If you’re a European or US company trying to get your goods shipped from China, good luck.
Competition for container space has soared, resulting in delays for retailers trying to import items and skyrocketing costs. In the past year, the price to ship a 40-foot container from China to northern Europe almost quadrupled, according to Freightos, an online marketplace for freight shipping, and nearly tripled to the west coast of the US.
The increases can rise even higher in some cases, and that’s if you can get an empty container to begin with. Not having an available container “is probably much more damaging” than the higher costs, says Eytan Buchman, chief marketing officer at Freightos. “That’s the biggest factor that we’re seeing.”
Freightos says it works with thousands of small and medium US businesses, many of which get their goods from China and sell them on Amazon’s third-party marketplace. A number have reported disruptions to their supply chains due to the pandemic.
They aren’t the only ones encountering problems. The Financial Times reports (paywall) that large retailers in Europe selling everything from sporting goods to dried fruit are contending with prohibitive shipping costs and delays of weeks or more as they try to get their goods from China.
The surge in shipping costs is another result of the pandemic. When Covid-19 first hit China in early 2020, the country’s manufacturing froze. Companies dependent on China for finished goods or components suddenly faced a bottleneck in their supply chains. Manufacturing rebounded as China brought the outbreak under control, restarting the flow of goods, and almost at the same time, consumers in wealthy countries shifted their spending as they faced their own pandemic lockdowns.

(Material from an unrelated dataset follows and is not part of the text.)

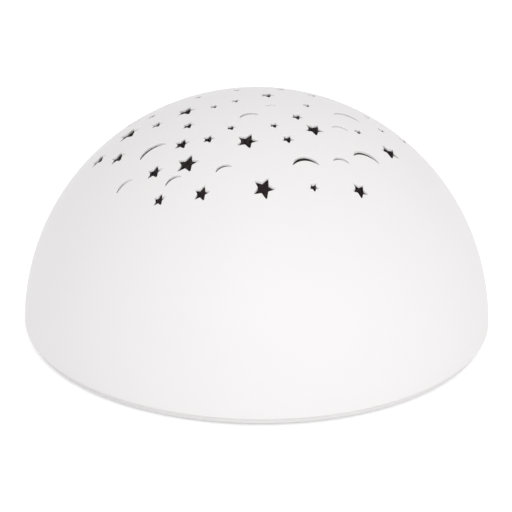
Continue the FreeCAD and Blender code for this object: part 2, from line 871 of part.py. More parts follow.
def battery_lead_start(cell, side):
    """Where a battery lead is soldered along the inner side of its contact's tab."""
    x = side * (bay_half_length - plate_thickness - solder_air - lead_radius)
    return V(x, cell_y(cell) - tab_width / 2, roof_top + lead_rise)


def positive_lead():
    """From the positive tab over the bay's roof and down to its plug."""
    start = battery_lead_start(cell_count - 1, 1)
    end = V(plug_way_x(battery_plug_x, battery_plug_ways, 1), plug_rear, plug_middle_z())
    return lead(
        [
            start, V(start.x, bay_rear + 4, start.z), V(start.x - 3, bay_rear + 10, start.z - 2),
            end - V(0, 7, 0), end,
        ],
        lead_radius,
    )


def negative_lead():
    """From the negative tab along the bay's roof and below the ribbon to its plug."""
    start = battery_lead_start(0, -1)
    end = V(plug_way_x(battery_plug_x, battery_plug_ways, 0), plug_rear, plug_middle_z())
    return lead(
        [
            start, V(start.x, bay_rear + 5, start.z), V(start.x + 4, bay_rear + 12, start.z - 3),
            end - V(22, 6.2, 2.7), end - V(6.5, 6.8, 2.9), end - V(0, 6.8, 0), end,
        ],
        lead_radius,
    )


def led_ribbon():
    """Five thin leads side by side from the lamp board down to their plug."""
    start_z = led_board_bottom - solder_air - ribbon_radius
    leads = []
    for i in range(led_plug_ways):
        x = plug_way_x(led_plug_x, led_plug_ways, i)
        end = V(x, plug_rear, plug_middle_z())
        points = [
            V(x, led_board_radius / 2, start_z), V(x, bay_rear + 4, start_z), end - V(0, 7, 0), end,
        ]
        leads.append(lead(points, ribbon_radius))
    return leads


def control_board():
    """The circuit board over the controls."""
    board = rounded_block(
        -board_width / 2, board_width / 2, board_front, board_rear,
        board_bottom, board_top, board_corner,
    )
    holes = [
        cylinder(board_screw_radius + shank_gap, board_bottom, board_top, x, y)
        for x, y in board_screw_places
    ]
    return board.cut(holes)


def control_board_screws():
    return [
        pan_screw(
            x, y, board_top, board_head_radius, board_head_height,
            board_screw_radius, board_screw_length, up=False,
        )
        for x, y in board_screw_places
    ]


def tact_switch():
    """The press switch's body with a bore for its plunger."""
    half = tact_size / 2
    body = rounded_block(
        button_x - half, button_x + half, controls_y - half, controls_y + half,
        tact_bottom, board_bottom, tact_size / 12,
    )
    bore_top = tact_bottom + tact_plunger_set + button_travel + tact_air
    bore = cylinder(tact_plunger_radius + tact_air, tact_bottom, bore_top, button_x, controls_y)
    return body.cut(bore)


def tact_plunger():
    """The press switch's plunger, which the button's stem pushes."""
    return cylinder(
        tact_plunger_radius, plunger_tip, tact_bottom + tact_plunger_set, button_x, controls_y
    )


def mode_button():
    """The round button on the underside with its flange, stem and dished face."""
    face = plate_bottom + button_recess
    flange_low = plate_top + button_air
    flange_top = flange_low + button_flange_thickness
    cap = cylinder(button_radius, face, flange_low, button_x, controls_y)
    flange = cylinder(button_radius + button_flange, flange_low, flange_top, button_x, controls_y)
    stem = cylinder(button_stem_radius, flange_top, plunger_tip - tact_air, button_x, controls_y)
    dish_middle = V(button_x, controls_y, face + button_dish_depth - button_dish_radius)
    dish = Part.makeSphere(button_dish_radius, dish_middle)
    return cap.fuse([flange, stem]).cut(dish).removeSplitter()


def slide_switch():
    """The slide switch's body with the slot that its lever runs in."""
    body = centred_block(
        slider_x, controls_y, switch_length, switch_width, switch_bottom, board_bottom
    )
    slot_length = lever_width + slider_travel + 2 * tact_air
    slot_top = switch_bottom + lever_set + tact_air
    slot = centred_block(
        slider_x, controls_y, slot_length, lever_width + 2 * tact_air, switch_bottom, slot_top
    )
    return body.cut(slot)


def lever_x():
    """The lever and slider stand at the OFF end of their travel."""
    return slider_x - slider_travel / 2


def switch_lever():
    return centred_block(
        lever_x(), controls_y, lever_width, lever_width, lever_tip, switch_bottom + lever_set
    )


def power_slider():
    """The slider: a plate on the floor, a ribbed grip below it and a socket for the lever."""
    low = plate_top + slider_air
    high = slider_plate_top
    plate = centred_block(lever_x(), controls_y, slider_plate_length, slider_plate_width, low, high)
    face = plate_bottom + button_recess
    grip = centred_block(lever_x(), controls_y, slider_grip_length, slider_grip_width, face, low)
    socket_top = switch_bottom - slider_air
    socket = centred_block(lever_x(), controls_y, slider_socket, slider_socket, high, socket_top)
    pocket_size = lever_width + 2 * slider_air
    pocket_low = lever_tip - slider_air
    cuts = [centred_block(lever_x(), controls_y, pocket_size, pocket_size, pocket_low, socket_top)]
    pitch = slider_grip_length / (slider_grip_ribs + 1)
    for i in range(slider_grip_ribs):
        x = lever_x() + (i - (slider_grip_ribs - 1) / 2) * pitch
        cuts.append(
            centred_block(x, controls_y, pitch / 2, slider_grip_width, face, face + slider_rib_depth)
        )
    return plate.fuse([grip, socket]).cut(cuts).removeSplitter()


def board_place(offset):
    """A place on the control board from its offset to the board's middle."""
    return offset[0], controls_y + offset[1]


def controller_chip():
    """The controller with its two rows of legs."""
    x, y = board_place(chip_place)
    width, depth, height = chip_size
    leg_width, leg_reach, leg_height = chip_leg
    body = centred_block(x, y, width, depth, board_top + leg_height / 2, board_top + height)
    legs = []
    for i in range(chip_leg_count):
        leg_x = x + (i - (chip_leg_count - 1) / 2) * chip_leg_pitch
        legs.append(
            centred_block(
                leg_x, y, leg_width, depth + 2 * leg_reach, board_top, board_top + leg_height
            )
        )
    return body.fuse(legs).removeSplitter()


def capacitor():
    """The upright can capacitor with its rolled top edge."""
    x, y = board_place(capacitor_place)
    can = cylinder(capacitor_radius, board_top, board_top + capacitor_height, x, y)
    rim = [e for e in can.Edges if abs(e.BoundBox.ZMin - board_top - capacitor_height) < 1e-6]
    return can.makeFillet(capacitor_radius / 8, rim)


def chip_resistors():
    """A row of small resistors."""
    x, y = board_place(resistor_place)
    width, depth, height = resistor_size
    return [
        centred_block(x + i * resistor_pitch, y, width, depth, board_top, board_top + height)
        for i in range(resistor_count)
    ]


def plug_plan():
    return [(battery_plug_x, battery_plug_ways), (led_plug_x, led_plug_ways)]


def board_sockets():
    """Two side entry sockets, open to the front."""
    sockets = []
    for x, ways in plug_plan():
        half = ways * way_pitch / 2 + socket_wall + plug_air
        rear = socket_front + socket_depth
        body = block(x - half, x + half, socket_front, rear, board_top, board_top + socket_height)
        room = half - socket_wall
        inside = block(
            x - room, x + room, socket_front, rear - socket_wall,
            board_top + socket_wall, board_top + socket_height - socket_wall,
        )
        sockets.append(body.cut(inside))
    return sockets


def wire_plugs():
    """The two plugs that the leads end in, each seated in its socket."""
    plugs = []
    for x, ways in plug_plan():
        half = ways * way_pitch / 2
        plugs.append(
            block(
                x - half, x + half, plug_rear, socket_front + socket_depth - socket_wall - plug_air,
                board_top + socket_wall + plug_air,
                board_top + socket_height - socket_wall - plug_air,
            )
        )
    return plugs


def light_deck():
    """The pale cover over the works, which also carries the lamp board and its lens."""
    reach = math.sqrt(skirt_radius**2 - (deck_underside + deck_thickness - dome_centre_z) ** 2)
    deck = cylinder(reach - deck_wall_gap, deck_underside, deck_top)
    bosses = [
        cylinder(led_boss_radius, led_board_top, deck_underside, x, 0)
        for x in (-led_screw_spread / 2, led_screw_spread / 2)
    ]
    cuts = [cylinder(lens_radius + lens_gap, deck_underside, deck_top)]
    for p in dome_screw_places():
        cuts.append(
            cylinder(dome_boss_radius + deck_notch_gap, deck_underside, deck_top, p.x, p.y)
        )
        outward = V(p).normalize()
        rib_notch = block(
            0, dome_radius, -dome_rib / 2 - deck_notch_gap, dome_rib / 2 + deck_notch_gap,
            deck_underside, deck_top,
        )
        rib_notch.rotate(V(0, 0, 0), UP, math.degrees(math.atan2(outward.y, outward.x)))
        rib_notch.translate(V(p.x, p.y, 0))
        cuts.append(rib_notch)
    for p in deck_post_places():
        cuts.append(cylinder(deck_screw_radius + shank_gap, deck_underside, deck_top, p.x, p.y))
    for x in (-led_screw_spread / 2, led_screw_spread / 2):
        top = led_board_bottom + led_screw_length
        cuts.append(cylinder(led_screw_radius, led_board_top, top, x, 0))
    return deck.fuse(bosses).cut(cuts).removeSplitter()


def deck_screws():
    return [
        pan_screw(
            p.x, p.y, deck_top, deck_head_radius, deck_head_height,
            deck_screw_radius, deck_screw_length, up=False,
        )
        for p in deck_post_places()
    ]


def lamp_board():
    """The round board that carries the light emitting diodes."""
    board = cylinder(led_board_radius, led_board_bottom, led_board_top)
    holes = [
        cylinder(led_screw_radius + shank_gap, led_board_bottom, led_board_top, x, 0)
        for x in (-led_screw_spread / 2, led_screw_spread / 2)
    ]
    return board.cut(holes)


def lamp_board_screws():
    return [
        pan_screw(
            x, 0, led_board_bottom, led_head_radius, led_head_height,
            led_screw_radius, led_screw_length,
        )
        for x in (-led_screw_spread / 2, led_screw_spread / 2)
    ]


def diode(x, y):
    """One surface diode with a round well in its top."""
    body = centred_block(x, y, led_size, led_size, led_board_top, led_board_top + led_height)
    well = cylinder(
        led_size * 0.38, led_board_top + led_height * 0.6, led_board_top + led_height, x, y
    )
    return body.cut(well)


def colour_diodes():
    return [diode(-led_offset, led_offset), diode(-led_offset, -led_offset), diode(led_offset, led_offset)]


def white_diode():
    return diode(led_offset, -led_offset)


def lens_body(radius, bottom):
    """A straight neck with a half ball on it."""
    neck_top = deck_underside + lens_straight
    neck = cylinder(radius, bottom, neck_top)
    return neck.fuse(Part.makeSphere(radius, V(0, 0, neck_top))).removeSplitter()


def lamp_lens():
    """The frosted cap over the diodes, its flange held between deck and board."""
    flange = cylinder(lens_radius + lens_flange, led_board_top, deck_underside)
    above = cylinder(2 * lens_radius, led_board_top, deck_top + 4 * lens_radius)
    outer = lens_body(lens_radius, led_board_top).common(above)
    inner = lens_body(lens_radius - lens_wall, led_board_top)
    return outer.fuse(flange).cut(inner).removeSplitter()


def thinnest_bridge():
    """The least plastic left between two cut-outs, measured between their plan outlines."""
    cutters = field_cutters()
    near = 2 * max(moon_chords.values())
    gaps = []
    for i, cutter in enumerate(cutters):
        for other in cutters[i + 1:]:
            if (cutter.CenterOfMass - other.CenterOfMass).Length < near:
                gaps.append(cutter.distToShape(other)[0])
    return min(gaps)


def sub_parts():
    """Every node's name and its solids."""
    nodes = {
        "dome_shell": dome_shell(),
        "base_plate": base_plate(),
        "battery_door": battery_door(),
        "battery_door_screw": battery_door_screw(),
        "screw_retainer": screw_retainer(),
        "rubber_feet": rubber_feet(),
        "dome_screws": dome_screws(),
        "contact_springs": contact_springs(),
        "control_board": control_board(),
        "control_board_screws": control_board_screws(),
        "tact_switch": tact_switch(),
        "tact_plunger": tact_plunger(),
        "mode_button": mode_button(),
        "slide_switch": slide_switch(),
        "switch_lever": switch_lever(),
        "power_slider": power_slider(),
        "controller_chip": controller_chip(),
        "capacitor": capacitor(),
        "chip_resistors": chip_resistors(),
        "board_sockets": board_sockets(),
        "wire_plugs": wire_plugs(),
        "positive_lead": positive_lead(),
        "negative_lead": negative_lead(),
        "led_ribbon": led_ribbon(),
        "light_deck": light_deck(),
        "deck_screws": deck_screws(),
        "lamp_board": lamp_board(),
        "lamp_board_screws": lamp_board_screws(),
        "colour_diodes": colour_diodes(),
        "white_diode": white_diode(),
        "lamp_lens": lamp_lens(),
    }
    for i in range(cell_count):
        nodes[f"battery_cell_{i + 1}"] = battery_cell(i)
    for contact in contact_plan():
        nodes[f"{contact['name']}_contact"] = contact_plate(contact)
    return nodes


def export(name, shape):
    """Writes a node's solids to its STEP file."""
    shapes = shape if isinstance(shape, list) else [shape]
    solids = [solid for s in shapes for solid in s.Solids]
    whole = solids[0] if len(solids) == 1 else Part.makeCompound(solids)
    whole.exportStep(f"parts/{name}.step")
    print(name, len(solids), "valid" if whole.isValid() else "INVALID", round(whole.Volume, 1))


def main():
    os.makedirs("parts", exist_ok=True)
    for name, shape in sub_parts().items():
        export(name, shape)
    print("thinnest bridge between cut-outs", round(thinnest_bridge(), 2))
    print("least gap between spring turns", round(spring_air_gap(), 2))


main()
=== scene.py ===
import json
import math

import bpy
import numpy as np
from mathutils import Matrix, Vector
from mathutils.geometry import delaunay_2d_cdt


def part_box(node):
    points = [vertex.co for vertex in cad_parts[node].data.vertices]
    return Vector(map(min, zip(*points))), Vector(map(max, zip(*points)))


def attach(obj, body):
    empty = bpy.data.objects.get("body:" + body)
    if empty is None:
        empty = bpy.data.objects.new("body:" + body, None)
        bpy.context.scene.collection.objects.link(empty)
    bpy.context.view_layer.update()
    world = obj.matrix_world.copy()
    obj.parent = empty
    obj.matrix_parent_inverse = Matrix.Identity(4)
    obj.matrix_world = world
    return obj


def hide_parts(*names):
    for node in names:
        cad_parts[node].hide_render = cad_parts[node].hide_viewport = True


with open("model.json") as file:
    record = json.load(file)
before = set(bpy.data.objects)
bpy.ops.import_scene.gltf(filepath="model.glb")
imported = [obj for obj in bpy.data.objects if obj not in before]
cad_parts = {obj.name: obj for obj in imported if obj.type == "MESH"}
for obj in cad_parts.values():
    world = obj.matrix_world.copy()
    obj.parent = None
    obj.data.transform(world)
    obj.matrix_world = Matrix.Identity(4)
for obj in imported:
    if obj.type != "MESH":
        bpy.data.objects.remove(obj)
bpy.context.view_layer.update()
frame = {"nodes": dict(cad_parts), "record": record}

bl_info = {
    "name": "Star Night Light",
    "version": (1, 0, 0),
    "blender": (4, 5, 0),
    "location": "3D View > Sidebar > Night Light",
    "description": "Builds the dome with its cut-outs, finishes the pieces and sets the stage",
    "category": "Object",
}

MM = 0.001
FULL_TURN = 2 * math.pi

# How finely the dome is divided
FIELD_SPACING = 2.2 * MM  # between two points of the star field
FIELD_RIM_GAP = 0.6  # of that spacing, kept free along the field's rim
FIELD_CUT_GAP = 0.45  # of that spacing, kept free round every cut-out
DOME_STEPS = 360  # round the dome
BOSS_STEPS = 48  # round a screw boss
RIB_STEPS = 14  # along a boss's rib
OUTSIDE_STEPS = 40  # down the outside below the star field
INSIDE_STEPS = 32  # down the inside
EDGE_STEPS = 7  # round the lower edge
WHOLE_FIELD = 0  # the dividing gives triangles over the whole field, holes too
POINT_GAP = 1e-6  # millimetres, under which the dividing takes two points for one
MERGE_STEPS = 1e5  # in a millimetre; points on the same step are merged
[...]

Unable to spend on experiences like a movie or dinner, many put their money toward new products.
“That actually increased the demand for physical products,” freight expert and author Marc Levinson recently told Bloomberg. “That’s a lot of what we’re seeing now in this sudden surge of exports from China.”
The trouble is shipping it all. “In a lot of places, it’s very difficult to get your hands on a container itself,” Buchman says. “There’s all these container shortages and equipment shortages.”
Prices have spiraled as a result. Right now they’re also being spurred by the imminent arrival of the Lunar New Year on Feb. 12, a major holiday in China which will pause manufacturing again. Many companies are trying to get their products on ships before then.
Shipping isn’t normally a substantial share of an item’s total cost. But with prices so high, companies have to choose between covering the cost themselves, which shrinks their margins, or raising the retail price of their products, potentially hurting sales. Meanwhile, they face product shortages as components are delayed or the finished goods are slow getting to market. For seasonal items, such as clothing, delays of several weeks can have a significant effect on sales.
Buchman says some companies are dealing with the situation by focusing on importing smaller goods that are easier to ship in bulk, or trying to find domestic sources for products. Big companies may at least be able to absorb the costs. For small businesses, it’s another challenge in what’s already been a hard year.